Lipids are generated and metabolized by enzymes that are influenced by the environment of a given biological system – for instance, by diet and temperature. Some estimates have placed the number of distinct chemical entities within the lipidome between 10,000 and 100,000. Today there is an increasing awareness across many disciplines of the critical importance of lipids in all aspects of life, such as energy homeostasis, membrane structure and dynamics, and signaling. Because imbalances in lipid metabolism contribute to diverse phenotypes and disease states, there are an expanding number of drugs that target lipid metabolic and signaling pathways. Examples include cholesterol-lowering agents (statins) and cyclo-oxygenase inhibitors. Drug discovery researchers are especially interested in identifying specific regulators of numerous targets – including phosphatidylinositol 3-kinases, nuclear hormone receptors, sphingosine, and ceramide kinases – in disease research from cancer to metabolic disorders. Currently, many biologically important lipids can be analyzed on a fairly routine basis, though lipidomics is still very much an emerging field, compared to genomics and proteomics (Figure 1).
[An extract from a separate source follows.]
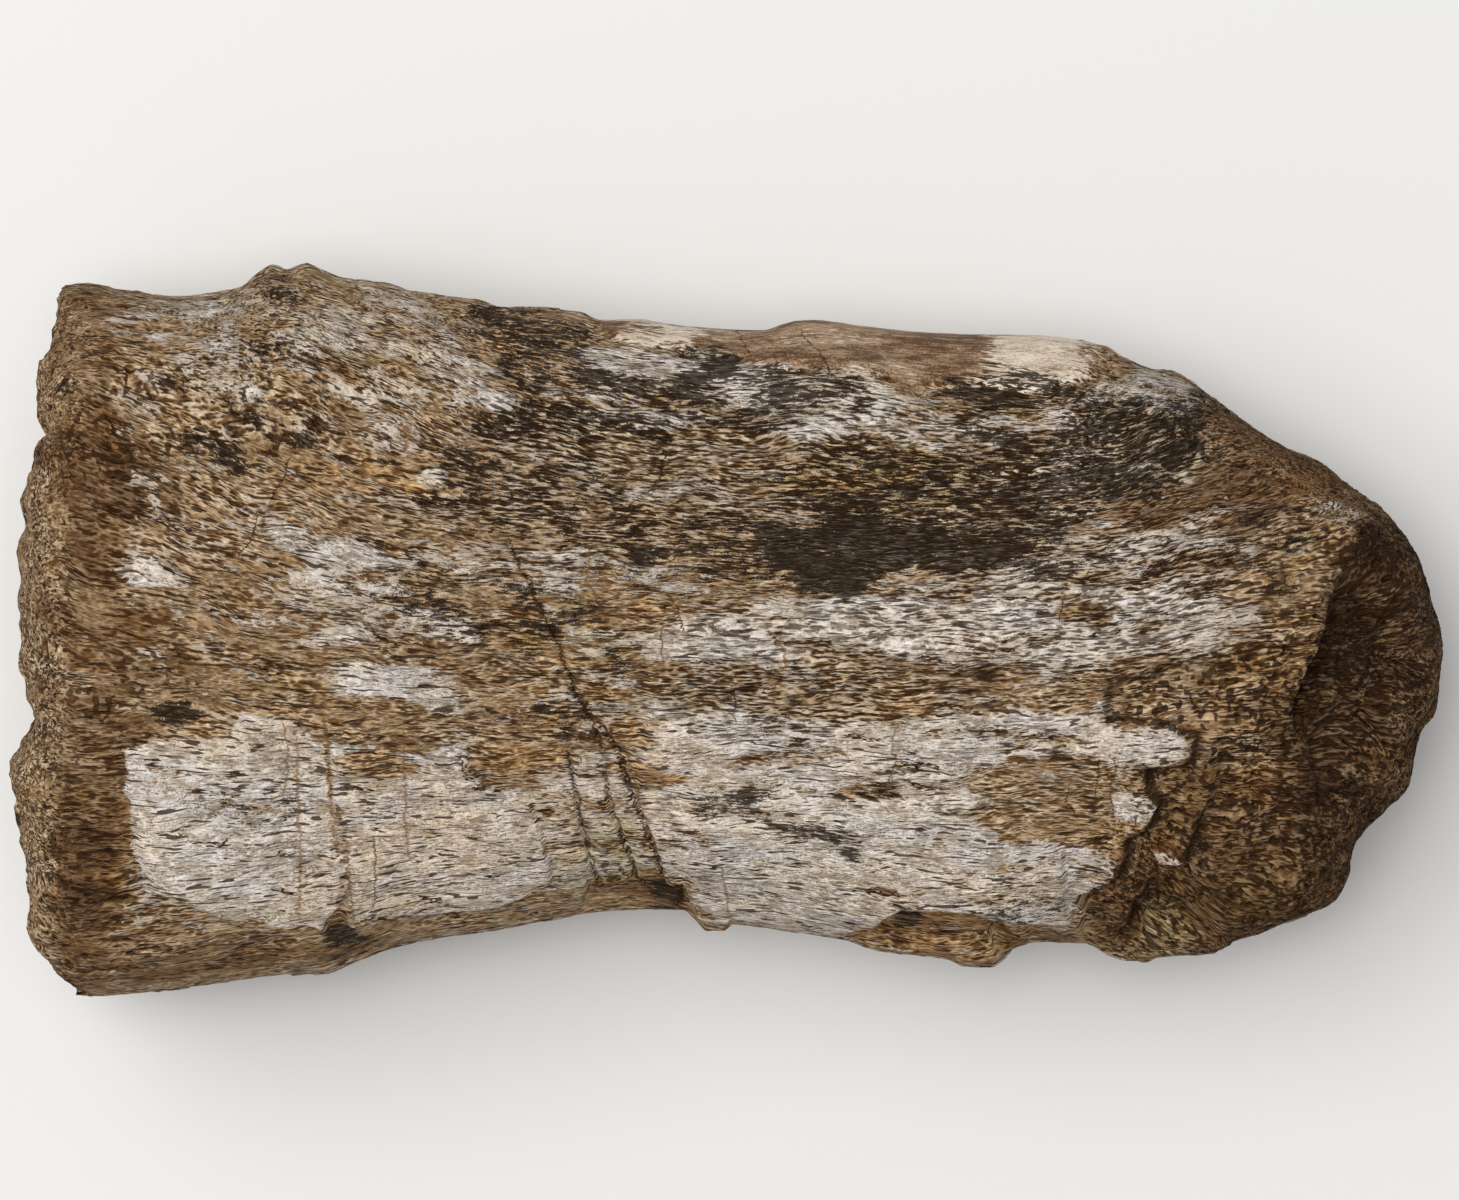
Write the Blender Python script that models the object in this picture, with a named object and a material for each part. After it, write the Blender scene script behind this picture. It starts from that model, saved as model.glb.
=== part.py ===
"""Fossil tail vertebra of a sauropod: the drum-shaped centrum, one piece of bone lying on its side.

Metres, +Z up, +X along the bone to its domed end, +Y across it. The origin is on the ground under its middle.
The forms were laid out over a picture of the bone taken from straight above, so outlines and features are
lists of (column, row) in that picture's pixels, and LENGTH gives them their real size.
"""

import bpy
import numpy as np

# Driving dimensions, in metres
LENGTH = 0.200  # end to end along X
THICKNESS = 0.080  # ground to the highest point, on the flat end's rim
SIGHT_HEIGHT = 1.0  # from the widest level of the bone up to the eye that saw the picture
FACE_DISH = 0.0075  # how far the flat end is hollowed
CORTEX_STEP = 0.0023  # thickness of the outer layer where it has broken away at the domed end
LOWER_STEP = 0.0033  # drop from the second layer there to the spongy bone
END_STEP = 0.0036  # drop from the body to the worn dome
SLAB_STEP = 0.0009  # height of the pale sheets over the bone they lie on
CRACK_DEPTH = 0.0022
CRACK_WIDTH = 0.0010
NOTCH_DEPTH = 0.0020
LOWER_BREAK_DEPTH = 0.0022
LUMP = 0.0007  # roughness of the worn surface
SPONGE_LUMP = 0.0011  # extra roughness of the spongy ends
FACE_LUMP = 0.0009  # roughness of the flat end
SCAR_STEP = 0.0008  # height of the broken base that the neural arch left along the top edge

# Sizes of the irregularities, in metres along the grain and both ways across it
RAGGED_SIZE = (0.012, 0.0035, 0.0035)
WANDER_SIZE = (0.006, 0.006, 0.006)
PATCH_SIZE = (0.040, 0.016, 0.016)
WEAR_SIZE = (0.020, 0.007, 0.007)
SPONGE_SIZE = (0.006, 0.006, 0.006)
SEEDS = {"ragged": 11, "wander": 21, "patches": 31, "wear": 41, "sponge": 51, "face": 61}

# The picture, in pixels
ENDS = (13, 1443)  # columns of the two ends
ORIGIN = (728, 630)  # column and row over the origin
EYE = (729.5, 600)  # column and row that the eye is over
PIXEL = LENGTH / (ENDS[1] - ENDS[0])  # metres for one pixel, at the widest level

# Grid that the surface is laid out on, before it is thinned to a working number of faces
RINGS_BODY, RINGS_FACE = 150, 16
POINTS_OVER, POINTS_UNDER = 90, 50
FACES_KEPT = 9000

# Edges of the bone as seen from above, as (column, row)
TOP_EDGE = [
    (66, 287), (89, 283), (122, 289), (184, 297), (214, 294), (240, 287), (258, 273), (272, 266), (288, 271),
    (306, 265), (340, 279), (392, 286), (412, 293), (476, 301), (501, 308), (550, 308), (580, 313), (602, 326),
    (626, 324), (690, 332), (764, 336), (788, 329), (809, 326), (867, 332), (928, 338), (1041, 341),
    (1105, 348), (1121, 358), (1152, 371), (1169, 372), (1211, 398), (1252, 427), (1289, 450), (1321, 463),
    (1344, 482), (1380, 508), (1404, 536), (1420, 562), (1430, 598), (1439, 627), (1443, 648),
]
BOTTOM_EDGE = [
    (66, 995), (92, 995), (129, 993), (159, 990), (214, 982), (275, 974), (324, 972), (346, 964), (392, 947),
    (435, 938), (482, 931), (544, 921), (592, 912), (640, 910), (684, 910), (697, 921), (707, 931), (724, 931),
    (733, 924), (758, 927), (821, 936), (852, 941), (876, 950), (946, 958), (965, 965), (989, 966), (1002, 958),
    (1014, 946), (1038, 941), (1083, 942), (1112, 954), (1147, 962), (1157, 957), (1211, 953), (1232, 942),
    (1267, 930), (1321, 908), (1337, 898), (1345, 874), (1350, 850), (1363, 831), (1385, 810), (1406, 786),
    (1411, 760), (1419, 735), (1434, 708), (1440, 668), (1443, 648),
]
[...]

Understanding discovery lipidomics
Compared to proteins, the MS of lipids is very different due to their large chemical diversity , making it difficult to comprehensively measure the lipidome of a cell or tissue in a single experiment. ‘Discovery’ lipidomics has become a popular approach. This involves the examination of an untargeted suite of lipids to find the ones with statistically significant variations in abundance within a set of experimental versus control data samples. Their chemical structure is then determined. Such methods should have high mass accuracy and resolution, a characteristic of time-of-flight MS. Fragmentation of an ion of interest is then used for identification. Analysis of fragmentation pathways has led to a detailed understanding of ‘bonding’ between the different building blocks in lipids (such as fatty acids, sphingoid bases, and head groups). It has also formed a basis for ‘shotgun’ lipidomics in which precursor lipids are determined based on characteristic fragment ions .
Lipids and their metabolites integrate many cellular functions. Thus energy homeostasis is tightly coupled to fatty acid metabolism, and fatty acids are key building blocks of many cellular lipids. Given that cancer cells are dependent on fatty acids for the synthesis of membranes and signaling lipids, fatty acid synthase is considered a potential therapeutic target. This known lipid ‘signaling’ network is poised for a great expansion, particularly for human disease .
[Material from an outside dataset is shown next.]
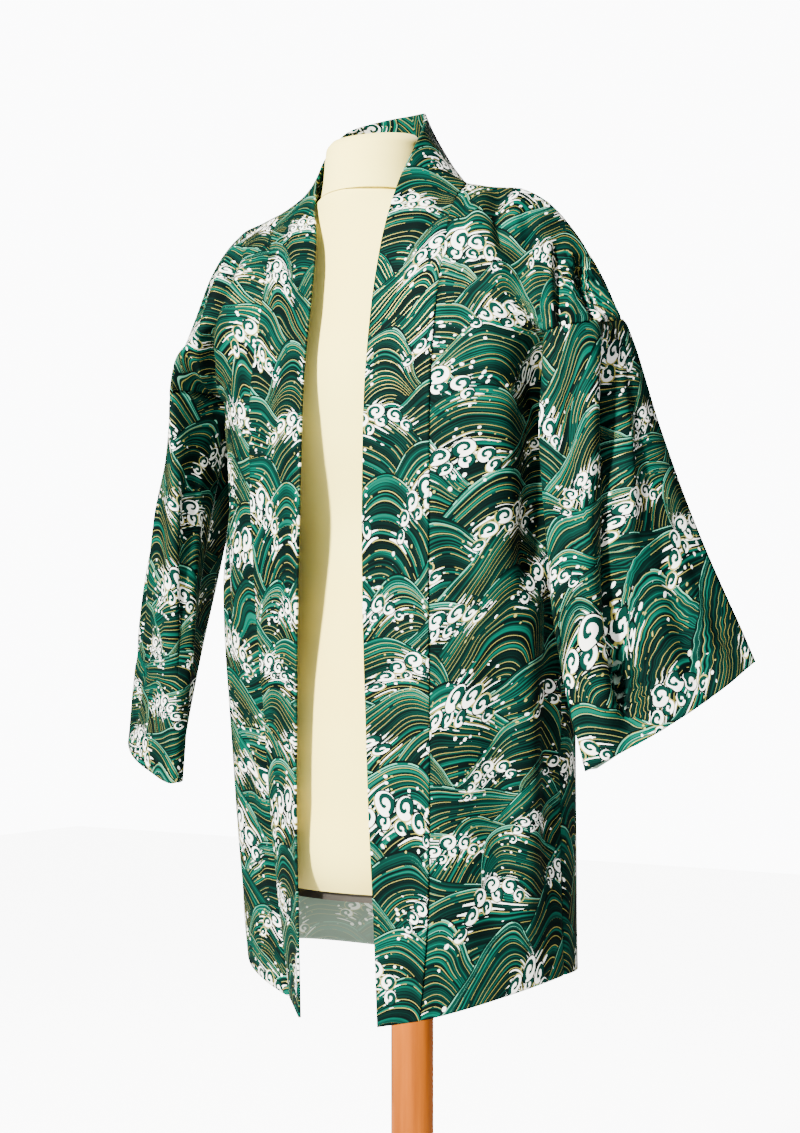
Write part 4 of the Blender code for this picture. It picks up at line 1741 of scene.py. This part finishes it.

Meaningful answers in lipid discovery experiments are dependent not only on MS, but also on specialized data analysis software that facilitates cheminformatics, bioinformatics, and statistical analyses and provides a search program using an extensive lipid database. The Agilent Lipidomics Workflow Guide  walks you through using our Agilent Mass Profiler Professional Software products, as well as a non-Agilent lipid database program. This approach delivers meaningful answers to research questions more efficiently than using typical mass spectral data analysis and identification programs.
From discovery to insight
Typical analytical readouts in ‘discovery’ approaches include retention time, mass-to-charge ratio, and information on fragment ions. ‘Targeted’ analysis delivers a matrix of lipid identities and their intensities. Typical informatic frameworks can include data processing (peak integration, identification, and normalization), statistics, and integration into pathways such as KEGG (Kyoto Encyclopedia of Genes and Genomes). Pathway analysis lets you connect the lipid with a biological process or condition. SimLipid, a product of PREMIER Biosoft International, is a lipid search program that rapidly searches an extensive lipid database. Agilent and PREMIER Biosoft have worked together to integrate the lipid identification at MS and MS/MS levels using SimLipid software in Agilent’s unique Compound Exchange Format. This allows seamless portability of the lipid output data between different Agilent programs and SimLipid.
Next frontier: ion-mobility mass spectrometry
Ion-mobility mass spectrometry (IMS), which combines information on molecular shape with mass/charge, has not yet been extensively applied to the analysis of lipids. Biophysical studies have shown that the double bonds of fatty acyls determine the conformation of lipids in bilayers, and this structural characteristic might also affect the collisional cross-section. It is also conceivable that ion mobility is affected by head-group geometry (which is impacted by phosphorylation and glycosylation). Thus, it is likely that IMS will provide valuable information that is otherwise difficult to obtain.